White House press secretary Josh Earnest said Mr. Obama will be having “more frequent conversations” with Mr. McConnell because of his new role as majority leader.

“The president’s looking forward to a robust, constructive discussion on those areas where we do agree,” Mr. Earnest said Monday. “They do exist, and the president’s looking forward to talking about them.”

He said the president and Republican leaders in Congress will need to compromise to make progress for the nation.

“That doesn’t require any charm,” Mr. Earnest said last week. “That just requires a willingness on both sides to try to meet in the middle, to try to find some common ground and compromise and move the country forward.”

The president and the Republican-controlled Congress are headed toward early veto showdowns over the Keystone XL oil pipeline and a bill that would alter Obamacare’s definition of a full-time job. But the president and Mr.

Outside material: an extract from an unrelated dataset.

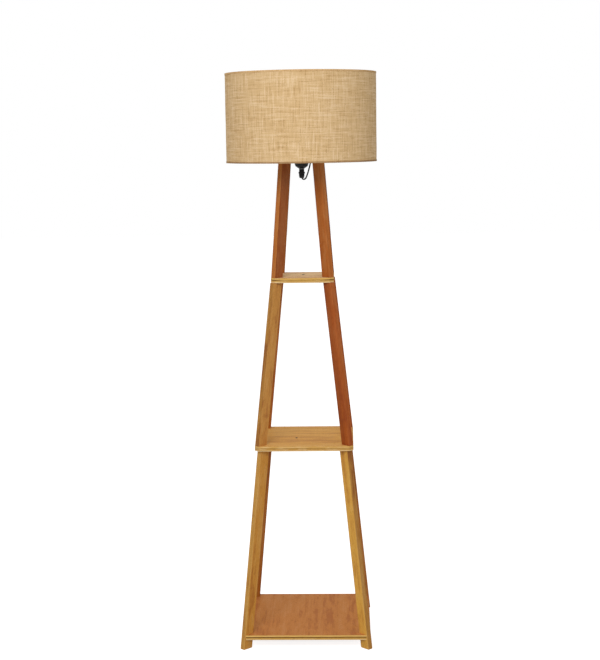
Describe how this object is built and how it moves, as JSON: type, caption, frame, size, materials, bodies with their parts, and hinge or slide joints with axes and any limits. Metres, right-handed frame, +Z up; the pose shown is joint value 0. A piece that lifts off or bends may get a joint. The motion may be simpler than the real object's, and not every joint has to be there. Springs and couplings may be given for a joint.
{
  "type": "shelf floor lamp",
  "caption": "Floor lamp with square plywood shelves of falling size on splayed corner boards, under a coarse-woven drum shade.",
  "frame": {"origin": "on the floor, on the lamp's upright axis", "axes": "+Z up, -Y towards the viewer in the picture, +X to the viewer's right"},
  "size_m": [0.3611, 0.3612, 1.3725],
  "materials": {
    "wood_amber": "satin varnish",
    "wood_red_brown": "satin varnish",
    "wood_golden": "satin varnish",
    "ply_reddish": "satin varnish, pale layered edges",
    "ply_tan": "satin varnish, pale layered edges",
    "ply_pale": "satin varnish, pale layered edges",
    "beech": "plain",
    "jute_cloth": "coarse slub weave",
    "white_liner": "matt",
    "white_wire": "satin",
    "black_plastic": "satin",
    "grey_washer": "matt",
    "ceramic_white": "glossy",
    "brass_contact": "bright",
    "zinc_steel": "bright zinc",
    "bulb_cap_metal": "bright",
    "bulb_opal": "opal",
    "cord_black": "satin",
    "pin_metal": "bright nickel"
  },
  "bodies": {
    "frame": {"base_shelf": "ply_reddish", "middle_shelf": "ply_tan", "upper_shelf": "ply_pale", "top_plate": "ply_pale", "base_dowels": "beech", "middle_shelf_screws": "zinc_steel", "upper_shelf_screws": "zinc_steel", "top_plate_screws": "zinc_steel", "lower_leg_front_left": "wood_golden", "lower_leg_front_right": "wood_golden", "lower_leg_back_left": "wood_golden", "lower_leg_back_right": "wood_golden", "middle_leg_front_left": "wood_golden", "middle_leg_front_right": "wood_red_brown", "middle_leg_back_left": "wood_golden", "middle_leg_back_right": "wood_red_brown", "upper_leg_front_left": "wood_amber", "upper_leg_front_right": "wood_red_brown", "upper_leg_back_left": "wood_amber", "upper_leg_back_right": "wood_red_brown", "holder_cap": "black_plastic", "cap_rivets": "zinc_steel", "grip_washer": "grey_washer", "cord_grip_body": "black_plastic", "cord_grip_nut": "black_plastic", "holder_body": "black_plastic", "flange_screws": "zinc_steel", "insulator": "ceramic_white", "screw_shell": "brass_contact", "centre_contact": "brass_contact", "terminal_screws": "brass_contact", "upper_lead": "cord_black", "floor_lead": "cord_black", "plug_lead": "cord_black", "lead_coil": "cord_black", "coil_tie": "black_plastic", "cable_clips": "black_plastic", "clip_nails": "zinc_steel", "switch_base": "black_plastic", "switch_cover": "black_plastic", "switch_screws": "zinc_steel", "switch_reliefs": "cord_black", "plug_body": "black_plastic", "plug_pins": "pin_metal"},
    "shade": {"shade_fabric": "jute_cloth", "shade_liner": "white_liner", "shade_wire_bottom": "white_wire", "shade_wire_top": "white_wire", "shade_hem_bottom": "jute_cloth", "shade_hem_top": "jute_cloth", "shade_spider": "white_wire", "shade_seam": "jute_cloth"},
    "shade_clamp": {"shade_ring": "black_plastic"},
    "bulb": {"bulb_tip": "brass_contact", "bulb_button": "ceramic_white", "bulb_cap": "bulb_cap_metal", "bulb_neck": "ceramic_white", "bulb_globe": "bulb_opal"},
    "rocker": {"switch_rocker": "black_plastic"}
  },
  "joints": [
    {"name": "shade_turn", "type": "hinge", "parent": "frame", "child": "shade", "pos_m": [0, 0, 1.2043], "axis": [0, 0, 1], "continuous": true},
    {"name": "shade_ring_turn", "type": "hinge", "parent": "frame", "child": "shade_clamp", "pos_m": [0, 0, 1.2096], "axis": [0, 0, 1], "continuous": true},
    {"name": "bulb_turn", "type": "hinge", "parent": "frame", "child": "bulb", "pos_m": [0, 0, 1.22], "axis": [0, 0, 1], "continuous": true},
    {"name": "switch_rocker_tilt", "type": "hinge", "parent": "frame", "child": "rocker", "pos_m": [0.02, 0.112, 0.01185], "axis": [0, 1, 0], "range_deg": [-14, 0]}
  ]
}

McConnell have said they hope to work together on free trade, tax reform and infrastructure projects.

Mr. McConnell started off the year with a tactic that observers say is likely to cause more friction with the White House: urging Mr. Obama in a speech to “accept reality” and ignore his liberal base to work with Republicans more often.

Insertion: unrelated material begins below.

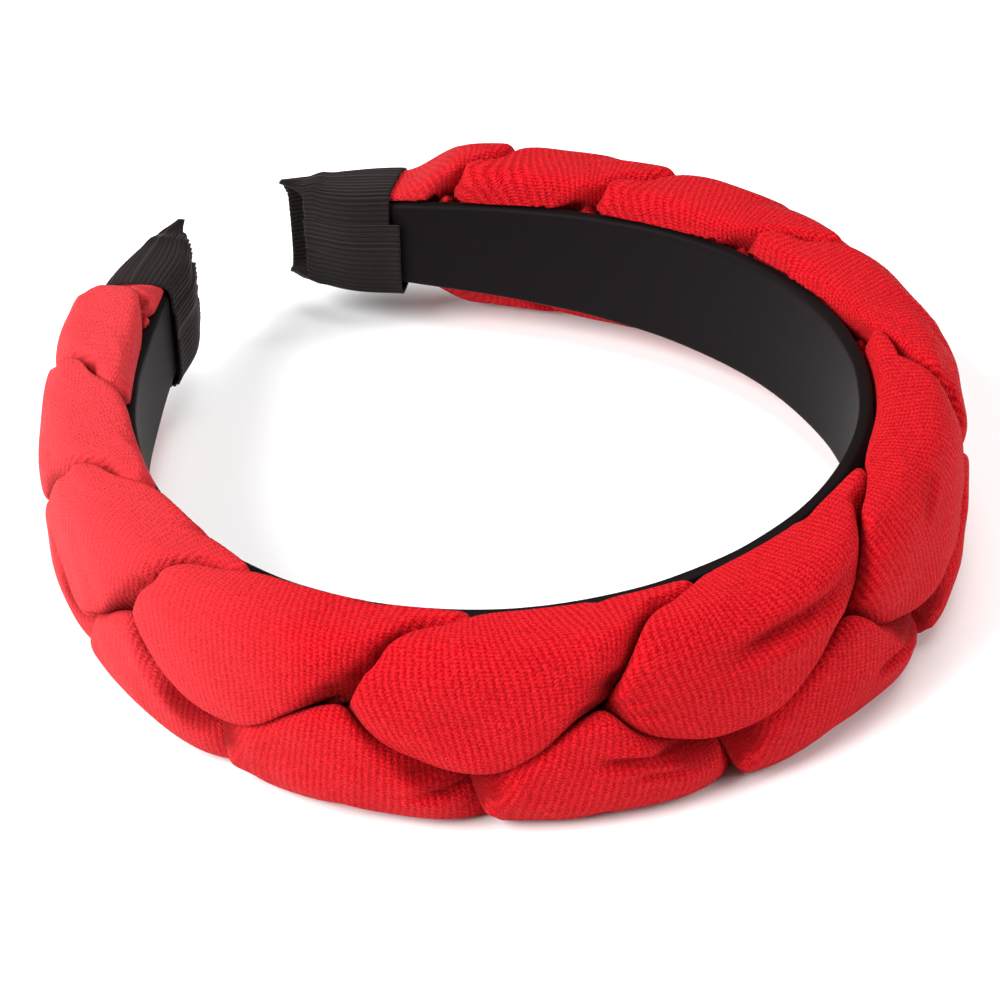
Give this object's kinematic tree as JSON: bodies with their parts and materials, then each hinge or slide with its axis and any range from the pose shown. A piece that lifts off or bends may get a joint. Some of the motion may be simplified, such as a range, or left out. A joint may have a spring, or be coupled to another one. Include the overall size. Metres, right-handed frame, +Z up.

“The president is the only one who can bring his party onboard,” Mr. McConnell said. “The president’s supporters are pressing for militancy these days, not compromise. We’re calling on the president to ignore the voices of reaction and join us.”

The former Senate aide described Mr. McConnell’s relationship with the president as “cordial, but not much more than that.”

It’s one reason that some observers believe Vice President Joseph R. Biden, who served with Mr. McConnell in the Senate for 24 years, will be more instrumental than the president this year in trying to forge any deals with Republican leaders.

“There’s a reason why, whenever there’s been a need to actually have a negotiation with repeated back-and-forth, it’s been the vice president who’s been the point man,” the former Republican aide said. “The relationship [with Mr. McConnell] is better. It’s not that they are particularly close, but they are of the same ilk. They enjoy politics, they enjoy political strategy, they’re good at it. They understand each other and they understand the rules of the road of a negotiation. They know how to talk to each other. And they both have a history of getting stuff done.”

When Mr. Biden presided at the swearing-in of senators last week, he shared a brief moment of male bonding with Mr. McConnell. As the majority leader was posing for a photograph with his family and Mr. Biden on the Senate floor, Mr. McConnell’s wife, former Labor Secretary Elaine L. Chao, clearly took charge of organizing the group, calling out suggestions to arrange the photo.

“Madame Secretary, whatever you say,” Mr. Biden said.

“You know how it works, Joe,” Mr. McConnell said.

“I do. Are you kidding me?” Mr. Biden replied.

Aides can’t recall Mr. Obama working with Mr. McConnell on any significant legislation during his brief tenure in the Senate before announcing his candidacy for president in 2007 and devoting more time to the campaign trail.

In the House, Speaker John A. Boehner, Ohio Republican, isn’t on chummy terms with the president, either. The two share a love of golf, but they have not played together since contentious budget negotiations in 2011.

The president once said of Mr. Boehner that golf was “the only thing he doesn’t criticize me about.”